§ **Records for processing**

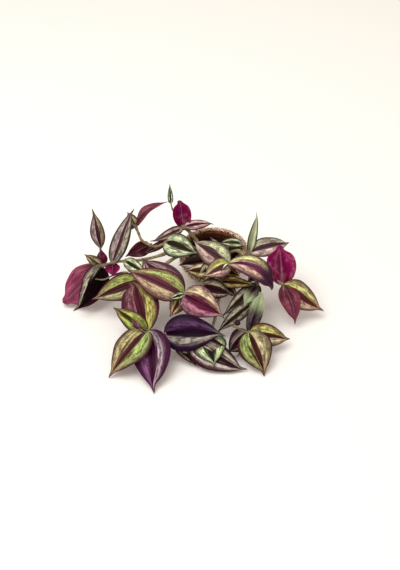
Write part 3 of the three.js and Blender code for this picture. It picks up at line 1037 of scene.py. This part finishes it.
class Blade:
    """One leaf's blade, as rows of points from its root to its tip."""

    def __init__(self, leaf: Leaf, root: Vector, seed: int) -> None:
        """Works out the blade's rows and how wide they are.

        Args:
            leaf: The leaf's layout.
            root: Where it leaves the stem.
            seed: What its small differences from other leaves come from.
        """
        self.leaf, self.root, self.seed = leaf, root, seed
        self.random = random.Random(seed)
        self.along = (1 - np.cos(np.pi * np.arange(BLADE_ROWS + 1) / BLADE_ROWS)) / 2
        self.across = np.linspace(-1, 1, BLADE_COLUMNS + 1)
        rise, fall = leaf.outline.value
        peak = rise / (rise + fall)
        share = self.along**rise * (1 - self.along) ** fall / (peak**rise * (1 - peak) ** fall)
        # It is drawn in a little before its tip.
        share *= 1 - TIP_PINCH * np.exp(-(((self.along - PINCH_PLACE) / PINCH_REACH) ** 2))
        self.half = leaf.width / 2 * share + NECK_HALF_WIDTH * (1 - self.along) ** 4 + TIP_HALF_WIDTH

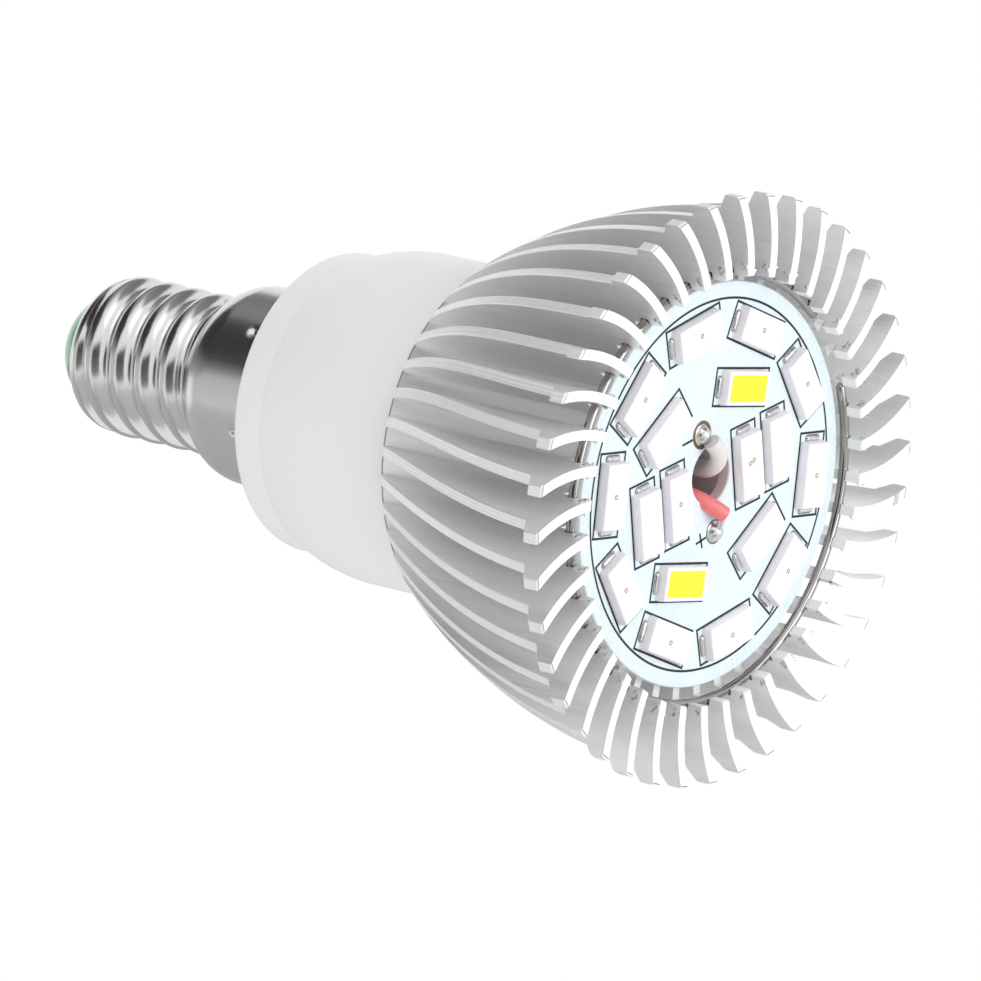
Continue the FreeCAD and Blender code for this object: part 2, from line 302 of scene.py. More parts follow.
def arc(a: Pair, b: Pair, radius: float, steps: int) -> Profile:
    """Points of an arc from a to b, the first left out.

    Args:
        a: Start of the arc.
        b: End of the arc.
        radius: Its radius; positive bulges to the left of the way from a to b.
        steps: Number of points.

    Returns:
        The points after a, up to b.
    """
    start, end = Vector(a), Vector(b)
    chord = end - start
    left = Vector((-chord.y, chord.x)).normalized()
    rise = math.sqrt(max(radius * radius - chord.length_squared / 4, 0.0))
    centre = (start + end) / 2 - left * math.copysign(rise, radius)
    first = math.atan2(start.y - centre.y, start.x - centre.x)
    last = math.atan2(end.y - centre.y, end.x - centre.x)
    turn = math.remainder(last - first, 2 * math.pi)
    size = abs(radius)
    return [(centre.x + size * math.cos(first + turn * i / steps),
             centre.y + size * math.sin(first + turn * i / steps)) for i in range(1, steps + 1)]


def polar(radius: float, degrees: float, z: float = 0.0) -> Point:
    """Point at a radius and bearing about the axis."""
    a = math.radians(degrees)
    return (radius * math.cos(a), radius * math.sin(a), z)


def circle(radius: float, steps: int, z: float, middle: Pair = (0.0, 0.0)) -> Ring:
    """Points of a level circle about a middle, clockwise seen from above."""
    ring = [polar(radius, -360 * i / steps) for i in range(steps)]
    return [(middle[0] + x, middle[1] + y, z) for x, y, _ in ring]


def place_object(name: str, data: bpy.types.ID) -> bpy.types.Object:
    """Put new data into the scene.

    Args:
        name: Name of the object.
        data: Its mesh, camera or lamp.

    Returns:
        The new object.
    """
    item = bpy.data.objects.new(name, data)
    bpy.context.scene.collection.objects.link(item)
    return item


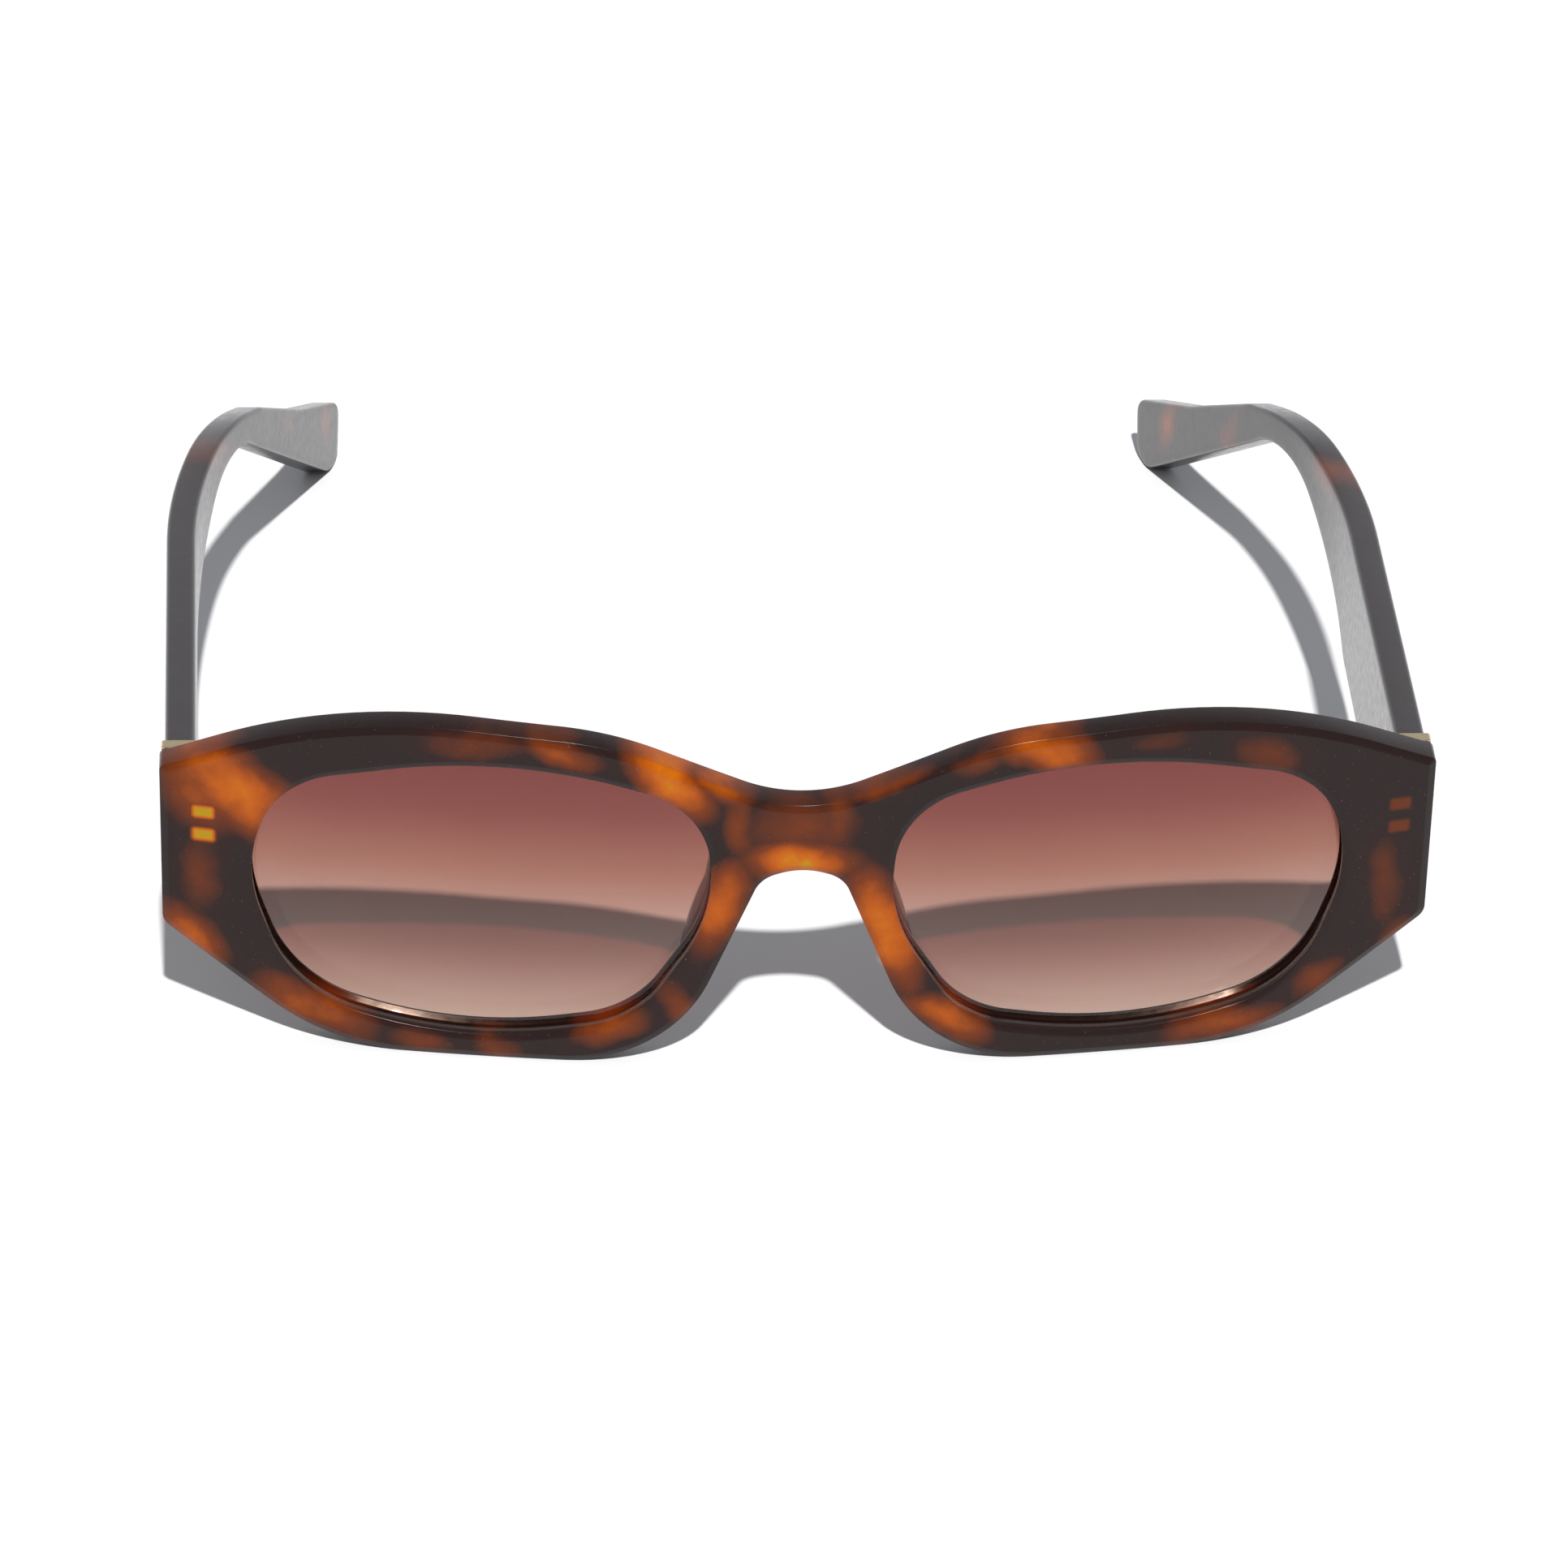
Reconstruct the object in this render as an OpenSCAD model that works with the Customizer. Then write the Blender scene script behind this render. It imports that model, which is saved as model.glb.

§ **What you will do**
Copy every line of the records above, starting with the first, up to and including the line containing "wide they are.".

§ **Answer to the task**
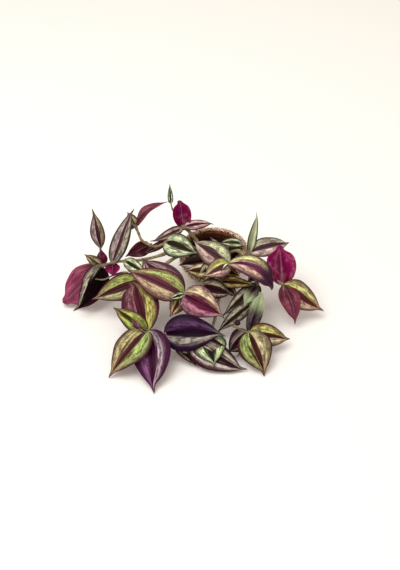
Write part 3 of the three.js and Blender code for this picture. It picks up at line 1037 of scene.py. This part finishes it.
class Blade:
    """One leaf's blade, as rows of points from its root to its tip."""

    def __init__(self, leaf: Leaf, root: Vector, seed: int) -> None:
        """Works out the blade's rows and how wide they are.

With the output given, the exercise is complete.